Habib Anis: Peradaban adalah Dasar Memanusiakan Manusia
Kamis, 26 November 2020 | 09:00 WIB
Pati, NU Online
Dalam tradisi Jawa, adab memiliki peranan yang kuat. Begitu pula dalam konsep Islam. Hanya saja, kegelisahan muncul lantaran pada era teknologi seperti sekarang ini, adab atau keterdidikan sedikit demi sedikit mulai terkikis.
Sentilan itu muncul dan menjadi perbincangan hangat pada Suluk Maleman edisi 106 yang digelar secara daring Sabtu (17/10) bulan lalu. Konsep adab menurut Pengasuh Ngaji Ngallah Suluk Maleman, Habib Anis Sholeh Ba’asyin menjadi bagian penting dari bangsa ini.
“Jangan ngaku orang paling NKRI kalau tak bisa memanusiakan manusia. Karena jelas dalam Pancasila itu disebutkan Kemanusiaan yang Adil dan Beradab. Adab menjadi salah satu landasan dari negara ini,” tegas Habib Anis.
Jawa pada dasarnya memiliki tradisi adab yang kuat dalam bermasyarakat. Salah satunya dikenal dalam nilai unggah-ungguh. Dalam setiap tindak tanduk ada nilai sopan santun yang kuat. Baik kepada sesama, maupun hubungan anak muda kepada yang lebih tua.
“Bahkan dari bahasanya pun sudah begitu terlihat tatanan unggah-ungguh-nya. Dengan bertingkat mulai dari bahasa ngoko, kromo madya, hingga kromo inggil. Lewat bahasa, orang Jawa dididik sejak awal untuk bisa menjaga adab pergaulan dengan saling menghormati satu dengan yang lain,” imbuhnya.

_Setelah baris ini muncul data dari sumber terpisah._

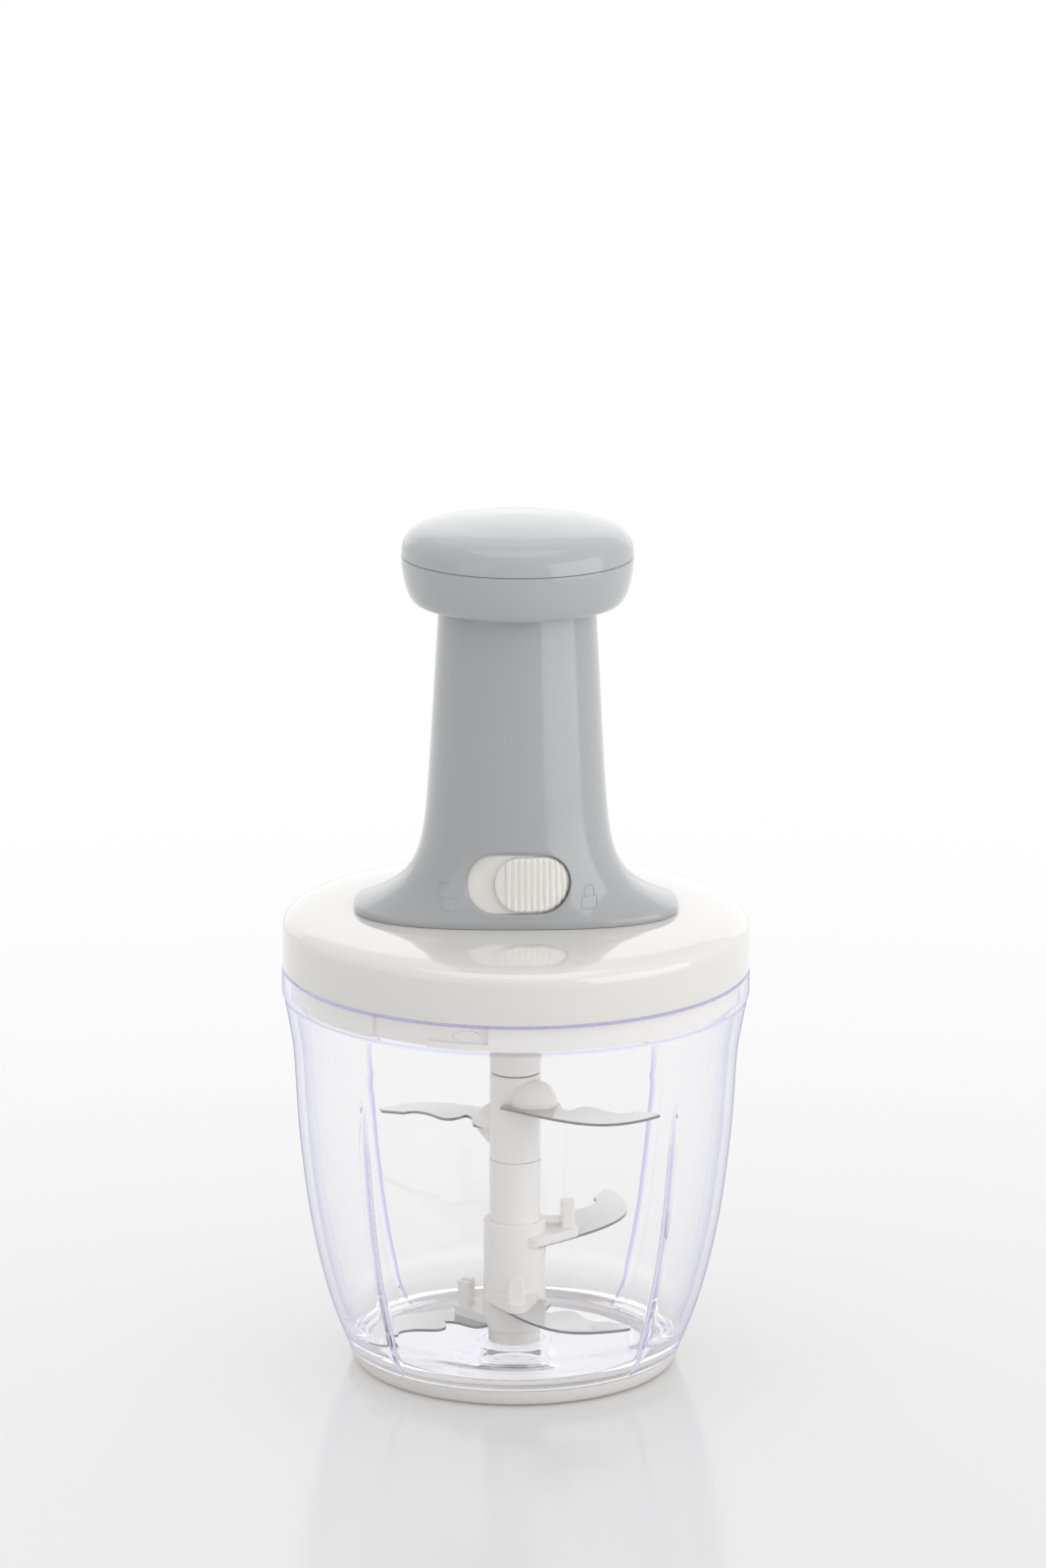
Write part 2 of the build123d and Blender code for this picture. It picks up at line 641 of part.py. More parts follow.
# ---------------------------------------------------------------- one-way drive
# Driven teeth stand upright against the push stroke and slope away behind it.
driven_teeth = ratchet_ring(lambda pitch: [
    (-pitch / 2, ratchet_base), (pitch / 2, ratchet_base), (pitch / 2, ratchet_base + 0.1),
    (-0.42 * pitch, ratchet_base + tooth_height), (-pitch / 2, ratchet_base + tooth_height)])
driver_base = ratchet_base + tooth_height + 0.2
driver_teeth = ratchet_ring(lambda pitch: [
    (pitch / 2 - tooth_gap, driver_base + 0.3), (pitch / 2 - tooth_gap, ratchet_base + 0.5),
    (0.38 * pitch, ratchet_base + 0.5), (-0.38 * pitch, driver_base), (-0.38 * pitch, driver_base + 0.3)])

with BuildPart() as ratchet_driver:
    with BuildSketch(Plane.XY.offset(driver_base)):
        Circle(ratchet_radius)
    extrude(amount=2.6)
    add(driver_teeth)
    with BuildSketch(Plane.XY.offset(driver_base + 2.6)):
        Circle(shaft_radius - 0.05)
    extrude(amount=132.9 - driver_base - 2.6)
    with BuildSketch(Plane.XY.offset(122.3)):
        Circle(2.95)
    extrude(amount=12, mode=Mode.SUBTRACT)
    with BuildSketch(Plane.YZ.offset(-6)):
        with Locations((0, pin_z)):
            Circle(0.8)
    extrude(amount=12, mode=Mode.SUBTRACT)
save(ratchet_driver.part, "ratchet_driver")

shaft_square = 5.4
with BuildPart() as ratchet_follower:
    with BuildSketch(Plane.XY.offset(bearing_top + 0.62)):
        Circle(ratchet_radius)
    extrude(amount=ratchet_base - bearing_top - 0.62)
    add(driven_teeth)
    with BuildSketch(Plane.XY.offset(bearing_top)):
        Rectangle(shaft_square + 0.1, shaft_square + 0.1)
    extrude(amount=5, mode=Mode.SUBTRACT)
save(ratchet_follower.part, "ratchet_follower")
save(screws([(0, 0)], ratchet_base + 0.02, 1.1, 7.0, up=False), "follower_screw")

# Socket that hangs below the inner lid and drives the blade column by its hexagon.
with BuildPart() as drive_socket:
    with BuildSketch(Plane.XZ):
        with BuildLine():
            Polyline((0, 84.0), (column_radius - 0.4, 84.0), (column_radius, 84.4), (column_radius, 102.6),
                     (column_radius - 0.8, 103.4), (shaft_radius, 103.4), (shaft_radius, bearing_top + 0.6),
                     (0, bearing_top + 0.6), close=True)
        make_face()
    revolve(axis=Axis.Z)
    with BuildSketch(Plane.XY.offset(bearing_top + 0.6)):
        Rectangle(shaft_square, shaft_square)
    extrude(amount=ratchet_base - bearing_top - 0.65)
    with BuildSketch(Plane.XY.offset(84.0)):
        RegularPolygon(hex_flats / 2 + 0.15, 6, major_radius=False)
    extrude(amount=14.0, mode=Mode.SUBTRACT)
    with BuildSketch(Plane.XY.offset(ratchet_base - 7.5)):
        Circle(screw_hole_radius)
    extrude(amount=8.0, mode=Mode.SUBTRACT)
save(drive_socket.part, "drive_socket")

# ---------------------------------------------------------------- blade column
post_place = around_axis(post_radius, post_angle)[:2]
low_stakes = [post_place, (0.6, -11.0)]
dome_place = (5.0, -5.5)
top_stakes = [(6.6, -8.2), (1.8, -9.6)]


def stamped_blade(turn, height, rise, hub, stakes):
    """Scimitar blade with a smooth leading edge and a scalloped trailing edge."""
    with BuildPart() as blade:
        with BuildSketch(blade_plane(turn, height, rise)):
            with BuildLine():
                lead = Spline((-4.4, -8.9), (4.4, -16.6), (14.0, -23.4), (24.4, -26.3), (32.0, -23.7), (39.4, -17.8))
                Polyline(lead @ 1, (38.6, -15.8), (32.0, -14.6))
                Spline((32.0, -14.6), (29.6, -16.0), (27.0, -15.3), (23.5, -12.4), (20.6, -9.6), (18.4, -9.5),
                       (16.8, -10.6), (14.6, -13.2))
                Spline((14.6, -13.2), (13.0, -11.2), (12.4, -7.4), (11.4, -3.4), (7.6, -2.4), (5.0, -1.0))
                Polyline((5.0, -1.0), (-3.0, -4.0), lead @ 0)
            make_face()
            with Locations(*stakes):
                Circle(stake_radius, mode=Mode.SUBTRACT)
        extrude(amount=blade_thickness)
        with BuildSketch(Plane.XY):
            Circle(hub + 0.1)
        extrude(amount=rim_top, mode=Mode.SUBTRACT)
    return blade.part


def lug_post(turn, height, rise, style):
    """Upright post at the end of a lug: round-topped, notched or plain."""
    angle = turn + post_angle
    lift = post_place[0] * sin(radians(rise)) + blade_thickness + pad_thickness
    tangent = (-sin(radians(angle)), cos(radians(angle)), 0)
    outward = (cos(radians(angle)), sin(radians(angle)), 0)
    elevation = Plane(origin=around_axis(post_radius - post_depth, angle, height + lift), x_dir=tangent, z_dir=outward)
    with BuildPart() as post:
        with BuildSketch(Plane(origin=around_axis(post_radius, angle, height + lift - 1.2), x_dir=outward)):
            RectangleRounded(post_depth, post_width, 0.9)
        extrude(amount=post_height + 1.2)
        if style == "round":
            with BuildSketch(elevation):
                with Locations((0, post_height - post_width / 2 - 0.2)):
                    Circle(post_width / 2 + 0.15)
                with Locations((0, (post_height - post_width / 2 - 2) / 2)):
                    Rectangle(post_width + 0.4, post_height - post_width / 2 + 1.5)
            extrude(amount=2 * post_depth, mode=Mode.INTERSECT)
        if style == "notched":
            with BuildSketch(elevation):
                with Locations((0.4, post_height - 0.4)):
                    SlotOverall(4.4, 1.5, rotation=90)
            extrude(amount=2 * post_depth, mode=Mode.SUBTRACT)
        if style == "plain":
            # upper bar that ties the post to the hub
            with BuildSketch(elevation.offset(column_radius - post_radius + post_depth)):
                with Locations((0, 1.9)):
                    Rectangle(2.2, 1.3)
            extrude(amount=post_radius - column_radius)
    return post.part


# Lower column: hub with three lugs that hold the blades down on their stakes.
post_styles = {"blade_low_front": "round", "blade_low_back": "notched", "blade_middle": "plain"}
posts = [lug_post(*place, post_styles[name]) for name, place in low_blades.items()]
with BuildPart() as blade_mast:
    with BuildSketch(Plane.XZ):
        with BuildLine():
            Polyline((0, 4.7), (7.0, 4.7), (7.4, 5.1), (7.4, hub_bottom), (8.6, hub_bottom), (hub_radius, hub_bottom + 0.4),
                     (hub_radius, hub_top - 0.5), (hub_radius - 0.6, hub_top), (column_radius, hub_top),
                     (column_radius + 0.1, mast_seam - 0.15), (0, mast_seam - 0.15), close=True)
        make_face()
    revolve(axis=Axis.Z)
    with BuildSketch(Plane.XY.offset(mast_seam - 1)):
        RegularPolygon(mast_spigot_radius, 6)
    extrude(amount=mast_spigot_top - mast_seam + 1)
    add(posts)
    for turn, height, rise in low_blades.values():
        seat = blade_plane(turn, height, rise)
        with BuildSketch(seat.offset(blade_thickness)):
            with Locations(post_place):
                Circle(3.3)
            with Locations((-3.0, -6.6)):
                Circle(3.6)
            with Locations((5.6, -5.4)):
                Circle(2.8)
            make_hull()
        extrude(amount=pad_thickness)
        with BuildSketch(seat.offset(0.05)):
            with Locations(*low_stakes):
                Circle(stake_radius - 0.05)
        extrude(amount=1.2)
    # clearance bore on the bowl's spigot
    with BuildSketch(Plane.XZ):
        with BuildLine():
            Polyline((0, 4), (spigot_radius + running_gap, 4), (spigot_radius + running_gap, spigot_top),
                     (0, spigot_top + 1.6), close=True)
        make_face()
    revolve(axis=Axis.Z, mode=Mode.SUBTRACT)
save(blade_mast.part, "blade_mast")

# Upper column: collar on the mast's spigot, with two domed lugs and the drive hexagon.
with BuildPart() as blade_collar:
    with BuildSketch(Plane.XY.offset(mast_seam)):
        Circle(column_radius)
    extrude(amount=collar_top - mast_seam)
    chamfer(blade_collar.edges().group_by(Axis.Z)[-1], 0.4)
    with BuildSketch(Plane.XY.offset(collar_top)):
        RegularPolygon(hex_flats / 2, 6, major_radius=False)
    extrude(amount=drive_head_top - collar_top)
    chamfer(blade_collar.edges().group_by(Axis.Z)[-1], 1.0)
    for turn, height, rise in top_blades.values():
        seat = blade_plane(turn, height, rise)
        with Locations(seat.offset(blade_thickness)):
            with Locations(dome_place):
                Sphere(dome_radius, arc_size1=0, arc_size2=90, align=(Align.CENTER, Align.CENTER, Align.MIN))
        with BuildSketch(seat.offset(0.05)):
            with Locations(*top_stakes):
                Circle(stake_radius - 0.05)
        extrude(amount=1.2)
    # gusset under the root of the back blade
    back_turn, back_height, back_rise = top_blades["blade_top_back"]
    gusset = radians(back_turn - 26)
    with BuildSketch(Plane(origin=(0, 0, 0), x_dir=(cos(gusset), sin(gusset), 0), z_dir=(sin(gusset), -cos(gusset), 0))):
        with BuildLine():
            Polyline((column_radius - 1.5, back_height - 5.2), (column_radius, back_height - 5.2),
                     (column_radius + 4.4, back_height - 0.9), (column_radius + 4.4, back_height),
                     (column_radius - 1.5, back_height), close=True)
        make_face()
    extrude(amount=0.9, both=True)
    with BuildSketch(Plane.XY.offset(mast_seam)):
        RegularPolygon(mast_spigot_radius + running_gap, 6)
    extrude(amount=mast_spigot_top - mast_seam + 0.4, mode=Mode.SUBTRACT)
save(blade_collar.part, "blade_collar")

for name, (turn, height, rise) in low_blades.items():
    save(stamped_blade(turn, height, rise, hub_radius, low_stakes), name)
for name, (turn, height, rise) in top_blades.items():
    save(stamped_blade(turn, height, rise, column_radius, top_stakes), name)
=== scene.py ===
from math import asin, cos, degrees, exp, hypot, pi, radians, sin, tan

import bmesh
import bpy
from mathutils import Matrix, Vector


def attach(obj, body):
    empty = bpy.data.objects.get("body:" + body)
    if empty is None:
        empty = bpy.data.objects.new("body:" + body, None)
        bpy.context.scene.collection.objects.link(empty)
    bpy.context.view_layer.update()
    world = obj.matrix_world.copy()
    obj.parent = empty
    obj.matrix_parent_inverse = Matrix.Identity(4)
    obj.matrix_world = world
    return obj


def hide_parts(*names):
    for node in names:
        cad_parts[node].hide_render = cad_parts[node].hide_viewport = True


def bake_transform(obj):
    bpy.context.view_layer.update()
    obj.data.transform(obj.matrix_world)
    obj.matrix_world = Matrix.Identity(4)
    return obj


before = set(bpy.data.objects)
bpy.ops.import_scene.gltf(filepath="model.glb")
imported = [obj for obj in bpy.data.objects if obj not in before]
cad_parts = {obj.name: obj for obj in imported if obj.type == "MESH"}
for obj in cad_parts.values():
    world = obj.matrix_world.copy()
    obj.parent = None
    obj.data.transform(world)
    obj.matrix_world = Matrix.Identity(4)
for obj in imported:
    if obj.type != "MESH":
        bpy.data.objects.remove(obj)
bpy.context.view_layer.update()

# ---------------------------------------------------------------- clear bowl
# The bowl is injection-moulded in one piece from clear plastic: a thin wall with four chopping ribs
# inside, a straight rim with small bayonet studs, and a spigot in the floor for the blade column.
mm = 0.001


def curve_through(points, steps):
    """Points of a smooth line through a few given points, with so many steps to each stretch."""
    points = [Vector(p) for p in points]
    line = [2 * points[0] - points[1]] + points + [2 * points[-1] - points[-2]]
    out = []
    for before, start, end, after in zip(line, line[1:], line[2:], line[3:]):
        lead, span, rest = ((b - a).length ** 0.5
                            for a, b in ((before, start), (start, end), (end, after)))
        leave = (start - before) / lead - (end - before) / (lead + span) + (end - start) / span
        arrive = (end - start) / span - (after - start) / (span + rest) + (after - end) / rest
        for step in range(steps):
            t = step / steps
            out.append((1 + 2 * t) * (1 - t) ** 2 * start + t * (1 - t) ** 2 * span * leave
                       + t * t * (3 - 2 * t) * end + t * t * (t - 1) * span * arrive)
    return [tuple(p) for p in out] + [tuple(points[-1])]


def softened(corners, steps=4):
    """Points of an outline whose corners (radius, height, rounding) are rounded."""
    out = []
    for i, (x, z, rounding) in enumerate(corners):
        if rounding == 0 or i in (0, len(corners) - 1):
            out.append((x, z))
            continue
        here = Vector((x, z))
        back = Vector(corners[i - 1][:2]) - here
        ahead = Vector(corners[i + 1][:2]) - here
        reach = min(rounding / tan(back.angle(ahead) / 2), back.length * 0.49, ahead.length * 0.49)
        start, end = here + back.normalized() * reach, here + ahead.normalized() * reach
        for step in range(steps + 1):
            t = step / steps
            out.append(tuple((1 - t) ** 2 * start + 2 * t * (1 - t) * here + t**2 * end))
    return out


def skin(name, rows):
    """Mesh over closed rows of points in millimetres; a row of one point closes a pole."""
    shape = bmesh.new()
    grid = [[shape.verts.new(Vector(p) * mm) for p in row] for row in rows]
    for low, high in zip(grid, grid[1:]):
        count = max(len(low), len(high))
        for i in range(count):
            j = (i + 1) % count
            if len(low) == 1:
                corners = (low[0], high[j], high[i])
            elif len(high) == 1:
                corners = (low[i], low[j], high[0])
            else:
                corners = (low[i], low[j], high[j], high[i])
            shape.faces.new(corners)
    mesh = bpy.data.meshes.new(name)
    shape.to_mesh(mesh)
    shape.free()
    piece = bpy.data.objects.new(name, mesh)
    bpy.context.scene.collection.objects.link(piece)
    return piece


def shade(piece, sharp):
    """Shade a piece smooth, with a crease wherever its faces meet at more than an angle."""
    piece.data.shade_smooth()
    piece.data.set_sharp_from_angle(angle=radians(sharp))
    return piece


def tidy(piece, sharp=32):
    """Merge doubles, point the faces outwards and shade the piece."""
    shape = bmesh.new()
    shape.from_mesh(piece.data)
    bmesh.ops.remove_doubles(shape, verts=shape.verts, dist=1e-6)
    bmesh.ops.recalc_face_normals(shape, faces=shape.faces)
    shape.to_mesh(piece.data)
    shape.free()
    return shade(piece, sharp)


def turned(name, profile, turns=192):
    """Piece turned about the axis from (radius, height) points, at even or given angles."""
    if isinstance(turns, int):
        turns = [360 * i / turns for i in range(turns)]
    rows = []
    for radius, height in profile:
        if radius < 1e-6:
            rows.append([(0, 0, height)])
        else:
            rows.append([(radius * cos(radians(a)), radius * sin(radians(a)), height)
                         for a in turns])
    return tidy(skin(name, rows))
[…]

Istilah adab yang digunakan sekarang ini pun diserap dari bahasa Arab. Peradaban sendiri terbentuk sebagai hasil pendidikan. Hasil keterdidikan inilah yang akhirnya menjadi sistem besar yang mengatur interaksi sosial dalam masyarakat.
“Hal-hal semacam itulah yang perlu ditradisikan kembali. Sebagai contoh, bahasa Jawa saja sekarang sudah sedikit yang tahu. Belum lagi nilai unggah-ungguh yang menjadi kandungannya,” terang Habib Anis.
Di sisi lain, ajaran Islam menekankan bahwa salah satu fungsi pemimpin adalah menjadi contoh dalam laku beradab. Dasar kepemimpinan dalam Islam adalah kebertanggungjawaban. Dan itu adalah bagian dari adab keterdidikan.
“Dalam tradisi Jawa juga dikenal adanya Sabda Pandita Ratu. Seorang raja dalam mengucapkan sesuatu atau mengambil kebijakan tertentu harus sudah dipikirkan matang-matang. Karena tidak mungkin diubah-ubah. Jika hal itu dilakukan seorang raja tentu dia akan kehilangan kewibawaannya,” tambahnya.
Hanya saja, sekarang banyak yang mengesampingkan adab tersebut. Seorang presiden di Amerika misalnya, bisa memaki-maki di depan umum hanya demi kekuasaan. Hal itu pun terjadi di banyak level dan negara.
“Begitu pula jika dilihat di media sosial. Bagaimana seorang alim bisa dicaci begitu saja. Padahal dalam Islam penyampaian kebenaran pun harus dilakukan dengan kebijaksanaan dan penyampaian yang baik. Islam sangat menekankan soal adab,” tegasnya.
Hal itu terlihat saat Nabi Musa diperintah untuk mengingatkan Fir’aun. Meskipun Fir’aun jelas diketahui sebagai penguasa yang zalim, namun Nabi Musa diperintah untuk tetap berkata-kata dengan baik kepadanya.
“Hukum yang benar akan melahirkan adab yang benar. Karena adab posisinya di atas hukum. Kalau pada manusia saja tidak bisa beradab dengan baik, jangan harap bisa berbuat baik pada alam semesta, pada binatang dan tumbuhan,” imbuhnya.
Dalam ngaji budaya seri dari rumah itu pun turut menghadirkan sejumlah narasumber seperti Ilyas, Abdul Jalil, dan Agus Pranomo. Para narasumber juga bersepakat pentingnya menjaga adab dan peradaban.
Ribuan orang terlihat menonton Suluk Maleman yang disiarkan lewat berbagai kanal media sosial tersebut. Mereka juga turut disuguhkan sejumlah lagu dari Sampak GusUran.